When you’re not converged, the accumulated Fisher still does useful work, but as a different kind of object. Barrett and Dherin (2021) showed that SGD with finite learning rate implicitly penalizes the trace of the empirical Fisher, connecting the optimizer’s discretization error to a Fisher-based regularizer. Jastrzebski et al. (2021) showed that the Fisher trace in the early phase of training has a lasting effect on generalization. The information-geometric view still applies in this regime. The classical statistical guarantees don’t.
References
- Amari, S. (1998). Natural gradient works efficiently in learning. Neural Computation, 10(2), 251-276.
- Barrett, D.G.T. and Dherin, B. (2021). Implicit Gradient Regularization. ICLR.
- Jastrzebski, S. et al. (2021). Catastrophic Fisher Explosion: Early Phase Fisher Matrix Impacts Generalization. ICML.
- Khan, M.E. and Rue, H. (2023). The Bayesian Learning Rule. JMLR, 24(281), 1-76.

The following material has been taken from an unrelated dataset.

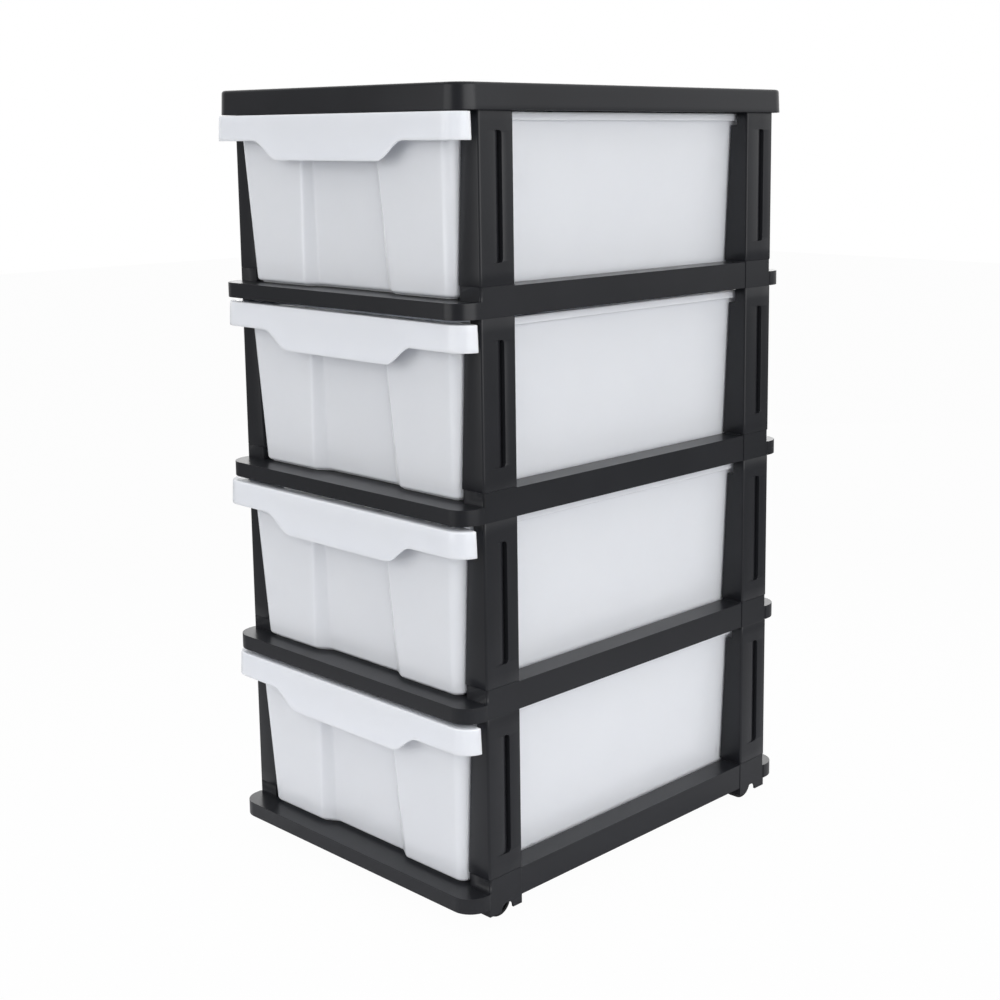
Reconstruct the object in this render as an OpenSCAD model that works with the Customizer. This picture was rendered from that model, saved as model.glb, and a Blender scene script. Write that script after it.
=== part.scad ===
// Drawer tower on castors: four tiers of corner posts and shelf frames, four pull-out drawers.
// Millimetres. The front faces -Y, +X is to the right, +Z is up, the origin is on the floor at the centre.

/* [Tower] */
// Width over the outer faces of the posts.
frame_w = 298; // [285:1:330]
// Depth over the front and rear faces of the posts.
frame_d = 354; // [335:1:400]
// Height from one shelf to the next.
tier_pitch = 154; // [145:1:190]
// Height of the floor gap under the feet of the base.
foot_clear = 11; // [10.6:0.1:14]
// Height of the feet below the base rails.
foot_h = 7; // [6.4:0.1:9]

/* [Shelves] */
// Height of a side rail, from its lower edge to the plane the posts stand on.
rail_h = 23.3; // [22:0.1:28]
// Width of a side rail.
rail_w = 21.6; // [17:0.2:23]
// Height of the front and rear lips.
lip_h = 12.5; // [11:0.1:14]
// Reach of the lips beyond the posts, front and rear.
lip_out = 21.3; // [15:0.1:26]
// Plan radius of the shelf corners.
shelf_r = 18; // [10:0.5:20]
// Thickness of the moulded shelf walls.
shelf_t = 2.4; // [1.8:0.1:3]
// Width of a corner block, seen from the front.
block_w = 23; // [20:0.2:24]
// Outset of the lip ends beyond the sides of the posts.
shelf_out = 0.6; // [0.4:0.1:1.2]

/* [Posts] */
// Depth of a post, seen from the side.
post_d = 35; // [33:0.5:42]
// Thickness of the side leg of a post.
post_t = 8; // [7.6:0.1:9]
// Width of the front flange at its foot.
flange_low = 24; // [22:0.1:27]
// Width of the front flange at its top.
flange_top = 17.5; // [15.5:0.1:20]
// Thickness of the front flange.
flange_t = 3; // [2:0.1:3.4]
// Depth of the long recess in the outer side of a post.
pocket_depth = 5; // [2:0.1:5.4]
// Length of the plug under a post.
plug_len = 9; // [5:0.5:9]

/* [Cover] */
// Height of the cover over its skirt.
cover_h = 20; // [18:0.5:26]
// Reach of the skirt below the post tops.
skirt_drop = 2.8; // [0.5:0.1:3]
// Outset of the skirt beyond the sides of the posts.
cover_out = 2.5; // [1:0.1:4]
// Reach of the skirt beyond the front of the posts.
cover_front = 19.9; // [14:0.1:24]
// Wall thickness of the cover.
cover_t = 2.5; // [2:0.1:3]

/* [Drawers] */
// Side gap between a drawer and the flanges beside it.
drawer_gap = 1.3; // [0.8:0.1:2]
// Wall thickness of a drawer.
drawer_t = 2; // [1.6:0.1:2.6]
// Plan radius of the drawer corners.
drawer_r = 9; // [6:0.5:12]
// Gap between a drawer rim and the shelf above it.
rim_gap = 3.5; // [3.4:0.1:9]
// Overhang of the rim at the sides and the rear.
rim_out = 4; // [2.5:0.1:4.2]
// Depth of the recess in the drawer front.
recess_depth = 7; // [3:0.5:8]
// Outset of the handle apron beyond the sides of the posts.
apron_out = 2.4; // [-2:0.1:3.2]
// Reach of the handle apron beyond the front of the posts, with the drawer shut.
apron_reach = 20; // [17.5:0.1:24]
// Height of the apron at its ends.
apron_h = 20.6; // [17:0.2:23]
// Extra depth of the apron in the middle.
apron_drop = 15.3; // [8:0.1:16]
// Travel of a drawer to its stop.
drawer_travel = 250; // [180:5:250]
// How far the lowest drawer stands out from its rear stop.
out_1 = 3.1; // [0:0.1:6]
// How far the second drawer stands out from its rear stop.
out_2 = 4.6; // [0:0.1:6]
// How far the third drawer stands out from its rear stop.
out_3 = 0; // [0:0.1:6]
// How far the top drawer stands out from its rear stop.
out_4 = 3.7; // [0:0.1:6]

/* [Castors] */
// Diameter of a castor wheel.
wheel_d = 25; // [22:0.1:25.4]
// Width of a castor wheel.
wheel_w = 11; // [8:0.5:11]
// Distance from the swivel axis back to the wheel axle.
trail = 3; // [1.5:0.1:3.2]
// Distance of the swivel axis from the outer face of a post.
castor_in = 17.5; // [17.3:0.1:18.5]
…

- Kirkpatrick, J. et al. (2017). Overcoming catastrophic forgetting in neural networks. PNAS, 114(13), 3521-3526.
- Kunstner, F., Hennig, P., and Balles, L. (2019). Limitations of the Empirical Fisher Approximation for Natural Gradient Descent. NeurIPS.
- Martens, J. (2020). New Insights and Perspectives on the Natural Gradient Method. JMLR, 21(146), 1-76.
- Martens, J. and Grosse, R. (2015). Optimizing Neural Networks with Kronecker-Factored Approximate Curvature. ICML.